Task brief: Your task is to reproduce the entries below word for word.

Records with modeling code
######
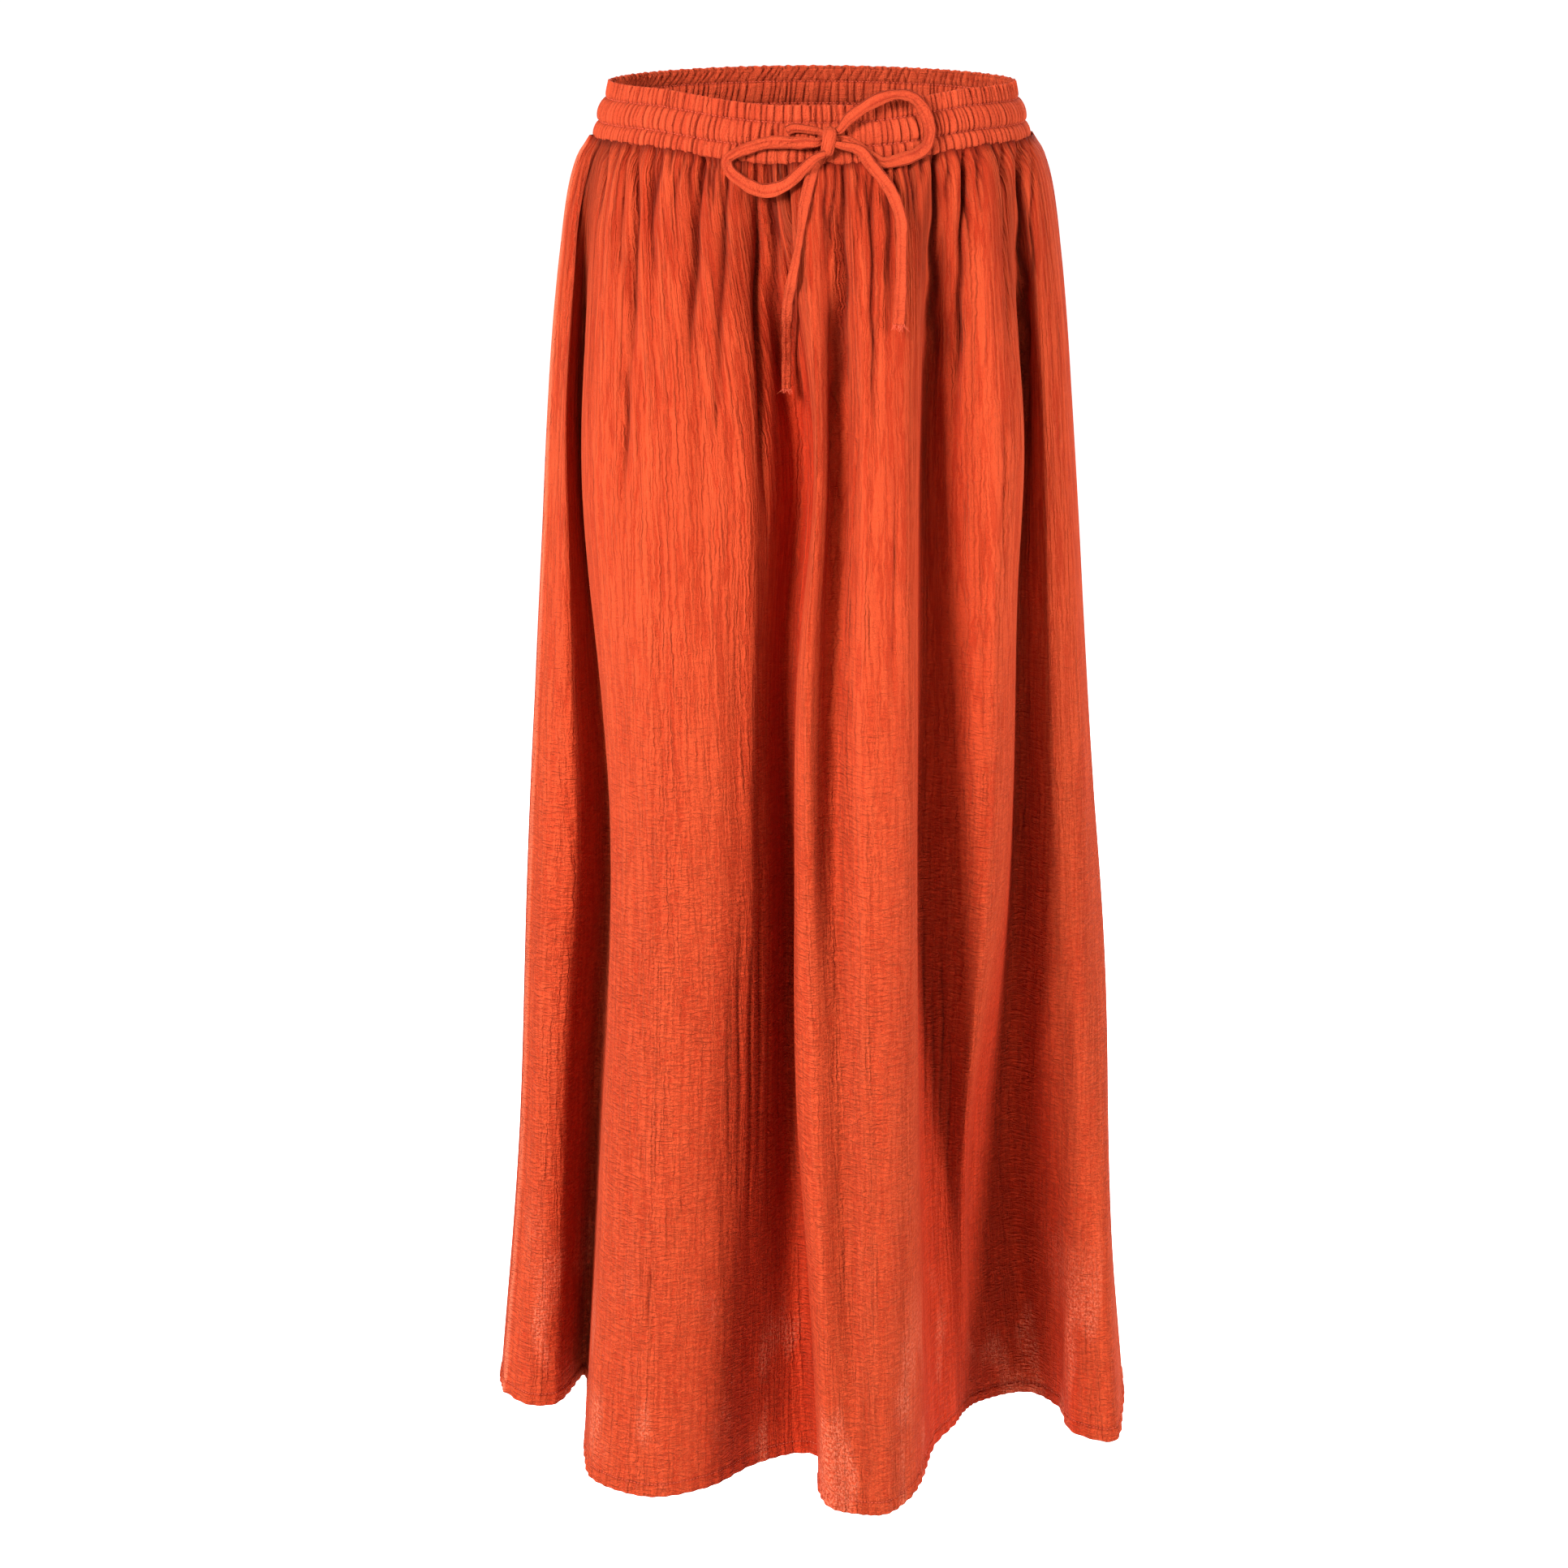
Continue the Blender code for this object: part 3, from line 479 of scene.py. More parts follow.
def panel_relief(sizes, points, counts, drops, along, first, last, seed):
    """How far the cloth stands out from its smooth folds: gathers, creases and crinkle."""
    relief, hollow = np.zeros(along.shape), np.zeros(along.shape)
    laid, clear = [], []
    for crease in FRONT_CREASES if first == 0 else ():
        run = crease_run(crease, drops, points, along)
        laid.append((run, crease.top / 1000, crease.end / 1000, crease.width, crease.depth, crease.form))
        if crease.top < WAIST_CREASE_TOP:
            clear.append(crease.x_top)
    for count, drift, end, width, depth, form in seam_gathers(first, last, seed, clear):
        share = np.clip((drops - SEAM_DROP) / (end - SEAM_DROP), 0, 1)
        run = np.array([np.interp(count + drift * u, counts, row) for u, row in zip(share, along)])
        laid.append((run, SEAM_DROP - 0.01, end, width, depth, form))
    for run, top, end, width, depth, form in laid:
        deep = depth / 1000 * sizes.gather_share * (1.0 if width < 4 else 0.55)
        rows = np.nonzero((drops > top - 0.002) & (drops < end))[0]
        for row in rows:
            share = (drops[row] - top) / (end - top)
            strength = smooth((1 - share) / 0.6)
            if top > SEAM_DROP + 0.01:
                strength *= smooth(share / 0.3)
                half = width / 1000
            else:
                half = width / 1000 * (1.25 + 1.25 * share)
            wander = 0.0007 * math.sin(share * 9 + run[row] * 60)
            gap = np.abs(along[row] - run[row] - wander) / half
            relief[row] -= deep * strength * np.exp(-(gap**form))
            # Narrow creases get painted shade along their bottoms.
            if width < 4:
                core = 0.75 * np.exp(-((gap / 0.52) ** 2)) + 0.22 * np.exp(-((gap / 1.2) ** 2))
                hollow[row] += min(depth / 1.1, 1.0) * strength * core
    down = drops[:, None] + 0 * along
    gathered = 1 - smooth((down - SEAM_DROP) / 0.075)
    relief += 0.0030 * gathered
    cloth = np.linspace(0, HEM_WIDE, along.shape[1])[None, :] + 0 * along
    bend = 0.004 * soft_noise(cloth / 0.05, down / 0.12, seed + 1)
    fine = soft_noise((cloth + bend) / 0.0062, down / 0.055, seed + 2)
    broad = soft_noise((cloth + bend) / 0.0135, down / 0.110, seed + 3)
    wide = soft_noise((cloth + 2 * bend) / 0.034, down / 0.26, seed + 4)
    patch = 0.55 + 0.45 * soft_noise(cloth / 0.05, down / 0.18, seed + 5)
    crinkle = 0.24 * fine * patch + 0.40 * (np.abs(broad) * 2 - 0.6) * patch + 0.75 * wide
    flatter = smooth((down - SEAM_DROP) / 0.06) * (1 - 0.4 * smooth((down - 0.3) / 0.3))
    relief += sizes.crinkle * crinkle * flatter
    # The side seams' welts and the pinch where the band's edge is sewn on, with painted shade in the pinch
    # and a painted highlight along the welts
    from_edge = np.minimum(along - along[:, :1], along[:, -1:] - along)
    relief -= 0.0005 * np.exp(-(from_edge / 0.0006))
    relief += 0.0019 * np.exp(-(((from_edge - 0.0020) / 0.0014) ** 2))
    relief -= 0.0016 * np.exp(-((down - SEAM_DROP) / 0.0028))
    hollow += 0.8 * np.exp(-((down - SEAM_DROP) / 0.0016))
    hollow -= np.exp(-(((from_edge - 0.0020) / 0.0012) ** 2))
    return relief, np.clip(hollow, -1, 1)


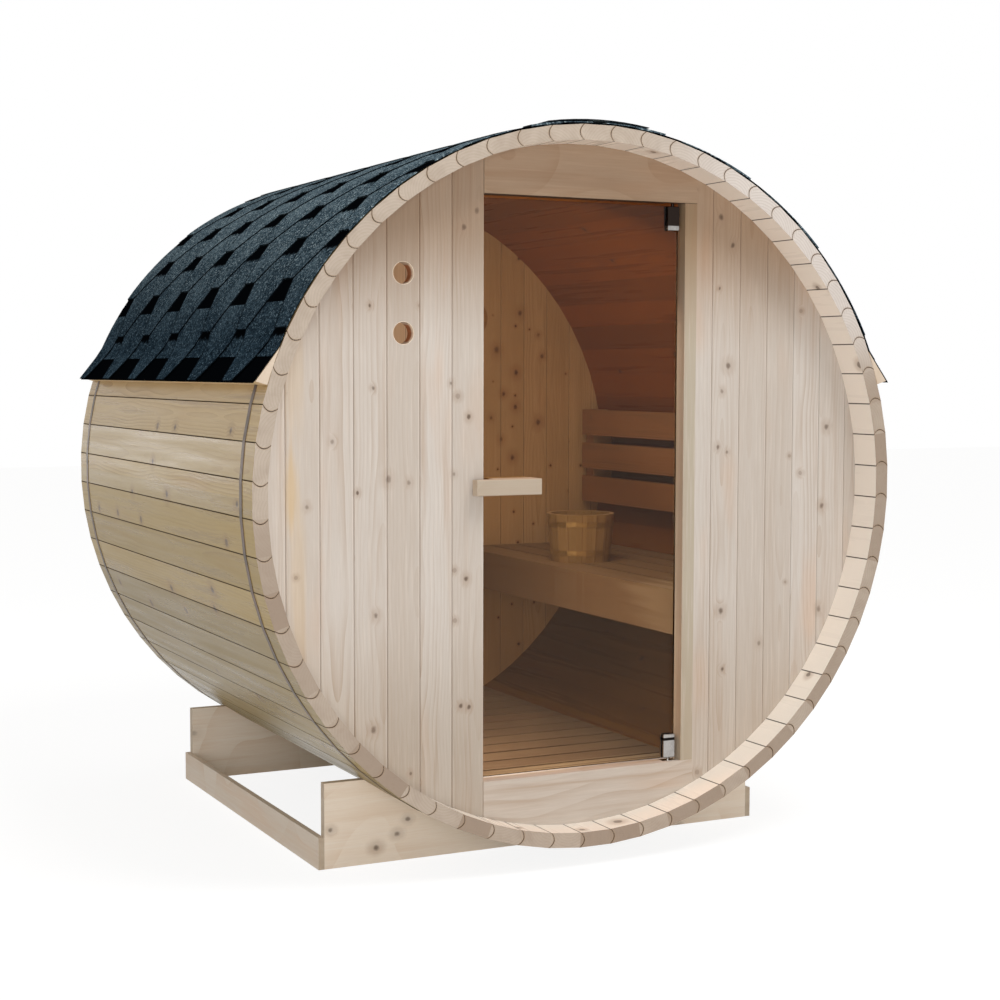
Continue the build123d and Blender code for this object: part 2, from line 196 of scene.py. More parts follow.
######
Written answer:
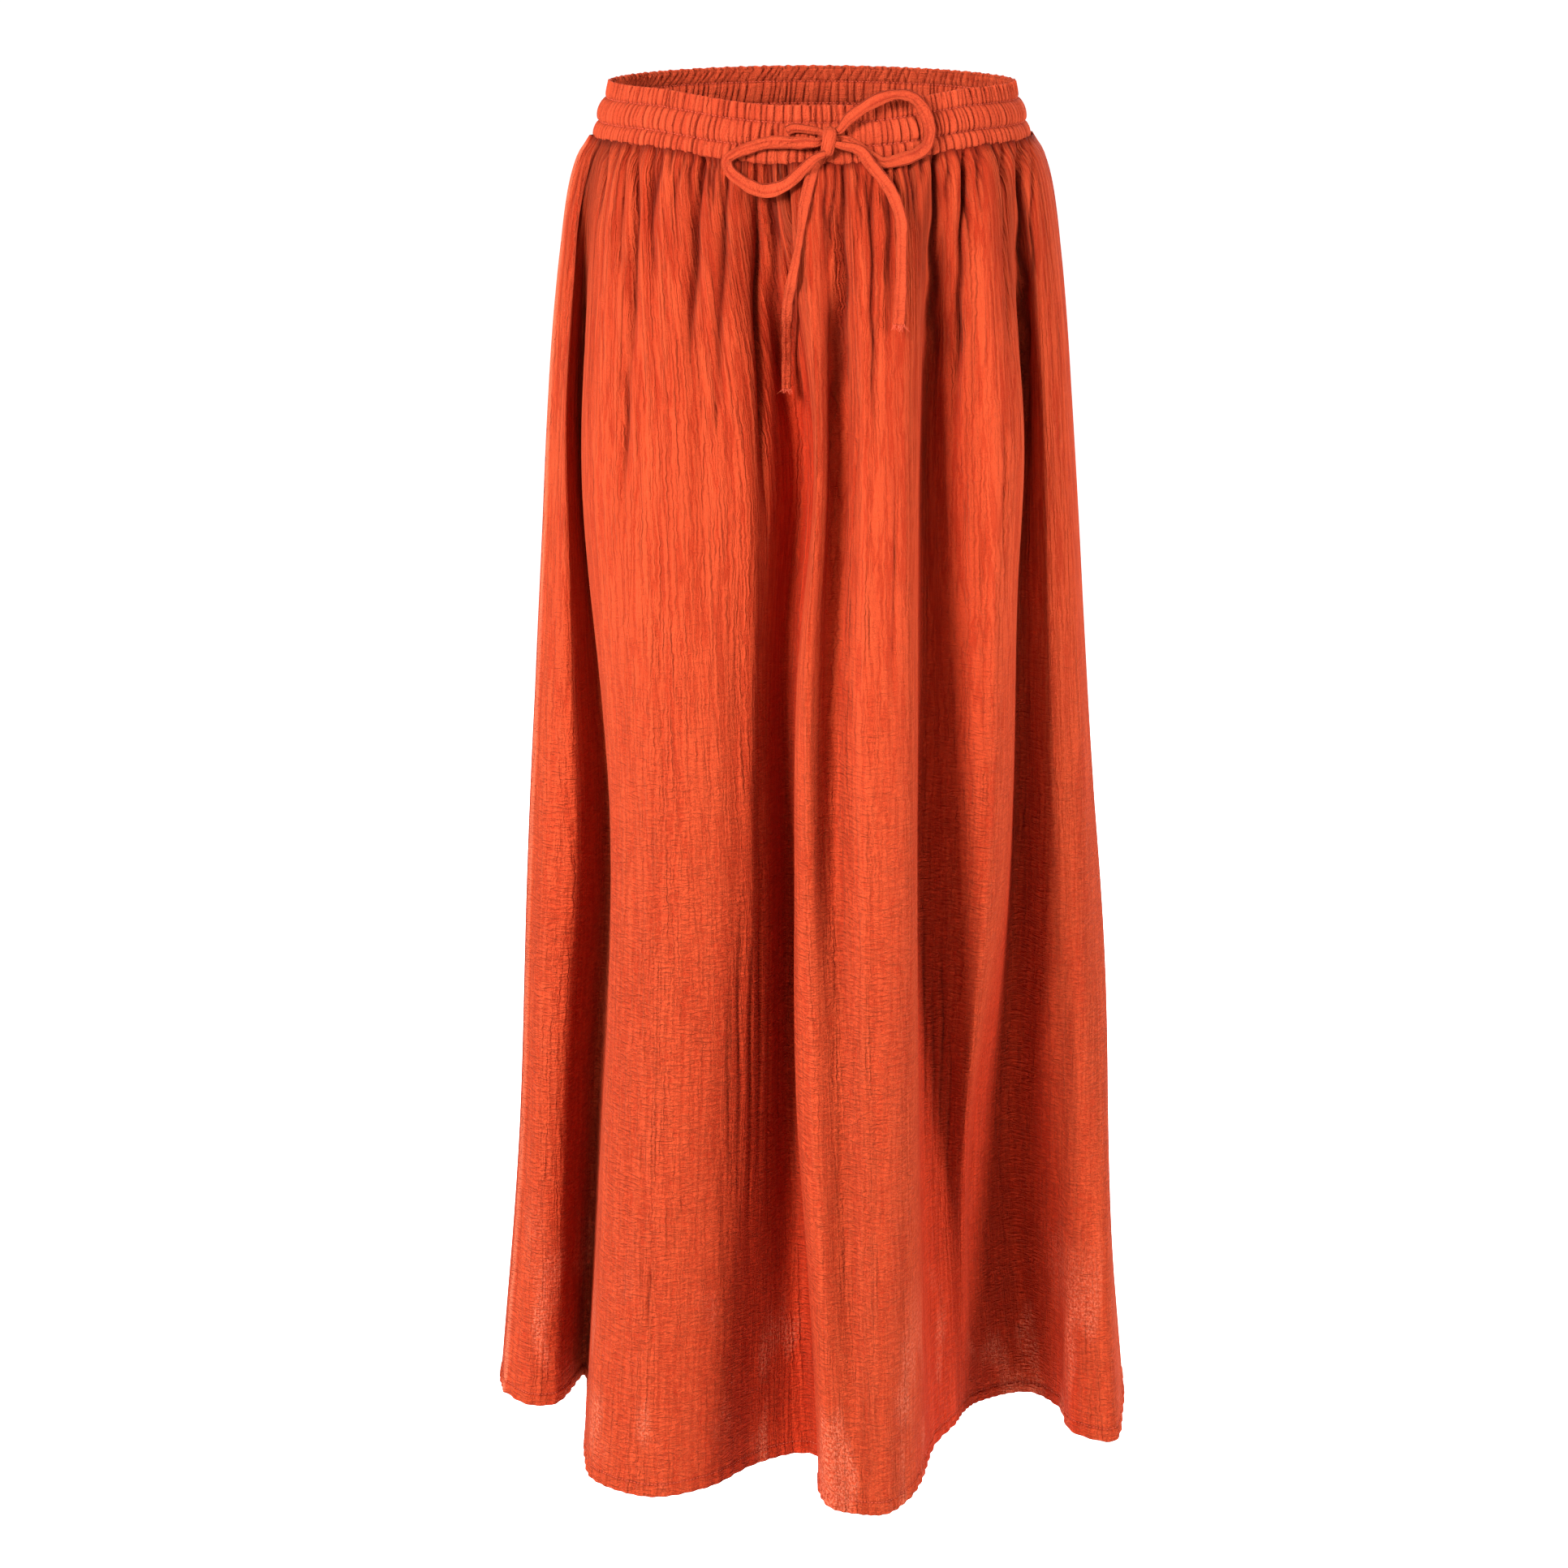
Continue the Blender code for this object: part 3, from line 479 of scene.py. More parts follow.
def panel_relief(sizes, points, counts, drops, along, first, last, seed):
    """How far the cloth stands out from its smooth folds: gathers, creases and crinkle."""
    relief, hollow = np.zeros(along.shape), np.zeros(along.shape)
    laid, clear = [], []
    for crease in FRONT_CREASES if first == 0 else ():
        run = crease_run(crease, drops, points, along)
        laid.append((run, crease.top / 1000, crease.end / 1000, crease.width, crease.depth, crease.form))
        if crease.top < WAIST_CREASE_TOP:
            clear.append(crease.x_top)
    for count, drift, end, width, depth, form in seam_gathers(first, last, seed, clear):
        share = np.clip((drops - SEAM_DROP) / (end - SEAM_DROP), 0, 1)
        run = np.array([np.interp(count + drift * u, counts, row) for u, row in zip(share, along)])
        laid.append((run, SEAM_DROP - 0.01, end, width, depth, form))
    for run, top, end, width, depth, form in laid:
        deep = depth / 1000 * sizes.gather_share * (1.0 if width < 4 else 0.55)
        rows = np.nonzero((drops > top - 0.002) & (drops < end))[0]
        for row in rows:
            share = (drops[row] - top) / (end - top)
            strength = smooth((1 - share) / 0.6)
            if top > SEAM_DROP + 0.01:
                strength *= smooth(share / 0.3)
                half = width / 1000
            else:
                half = width / 1000 * (1.25 + 1.25 * share)
            wander = 0.0007 * math.sin(share * 9 + run[row] * 60)
            gap = np.abs(along[row] - run[row] - wander) / half
            relief[row] -= deep * strength * np.exp(-(gap**form))
            # Narrow creases get painted shade along their bottoms.
            if width < 4:
                core = 0.75 * np.exp(-((gap / 0.52) ** 2)) + 0.22 * np.exp(-((gap / 1.2) ** 2))
                hollow[row] += min(depth / 1.1, 1.0) * strength * core
    down = drops[:, None] + 0 * along
    gathered = 1 - smooth((down - SEAM_DROP) / 0.075)
    relief += 0.0030 * gathered
    cloth = np.linspace(0, HEM_WIDE, along.shape[1])[None, :] + 0 * along
    bend = 0.004 * soft_noise(cloth / 0.05, down / 0.12, seed + 1)
    fine = soft_noise((cloth + bend) / 0.0062, down / 0.055, seed + 2)
    broad = soft_noise((cloth + bend) / 0.0135, down / 0.110, seed + 3)
    wide = soft_noise((cloth + 2 * bend) / 0.034, down / 0.26, seed + 4)
    patch = 0.55 + 0.45 * soft_noise(cloth / 0.05, down / 0.18, seed + 5)
    crinkle = 0.24 * fine * patch + 0.40 * (np.abs(broad) * 2 - 0.6) * patch + 0.75 * wide
    flatter = smooth((down - SEAM_DROP) / 0.06) * (1 - 0.4 * smooth((down - 0.3) / 0.3))
    relief += sizes.crinkle * crinkle * flatter
    # The side seams' welts and the pinch where the band's edge is sewn on, with painted shade in the pinch
    # and a painted highlight along the welts
    from_edge = np.minimum(along - along[:, :1], along[:, -1:] - along)
    relief -= 0.0005 * np.exp(-(from_edge / 0.0006))
    relief += 0.0019 * np.exp(-(((from_edge - 0.0020) / 0.0014) ** 2))
    relief -= 0.0016 * np.exp(-((down - SEAM_DROP) / 0.0028))
    hollow += 0.8 * np.exp(-((down - SEAM_DROP) / 0.0016))
    hollow -= np.exp(-(((from_edge - 0.0020) / 0.0012) ** 2))
    return relief, np.clip(hollow, -1, 1)


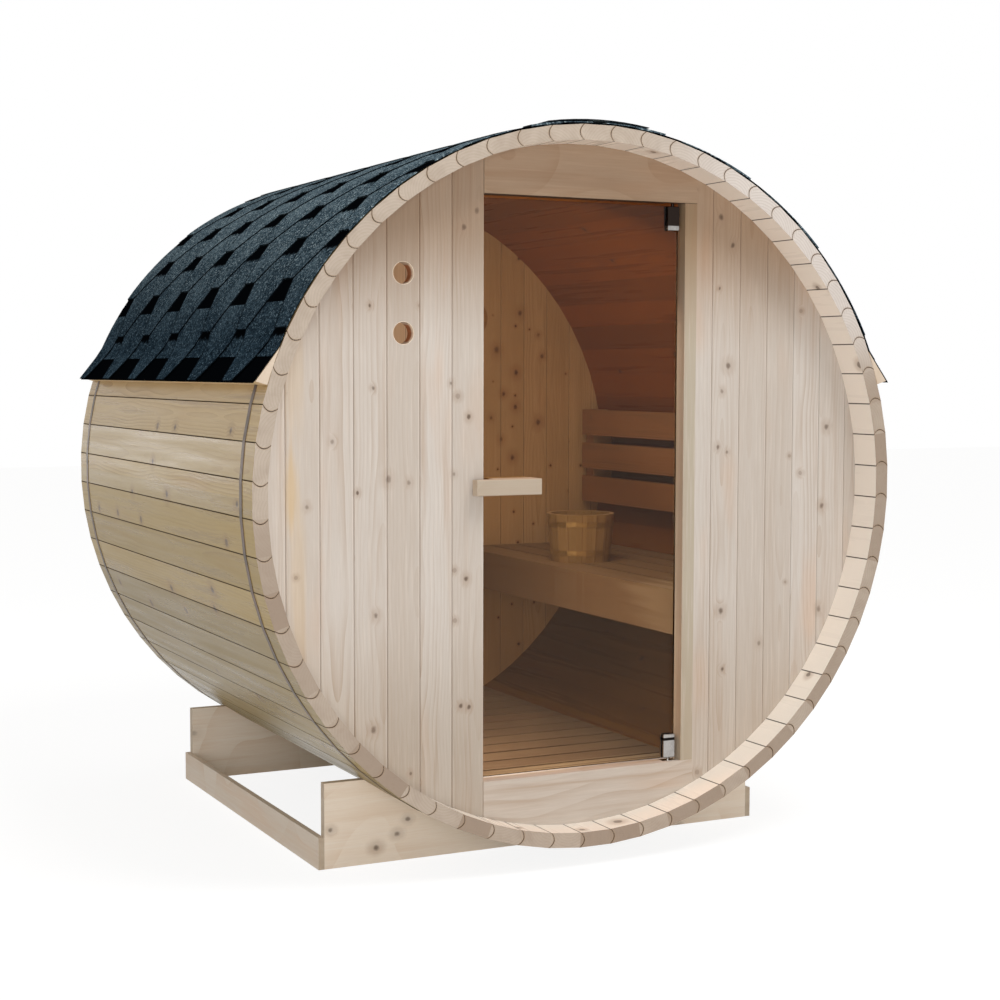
Continue the build123d and Blender code for this object: part 2, from line 196 of scene.py. More parts follow.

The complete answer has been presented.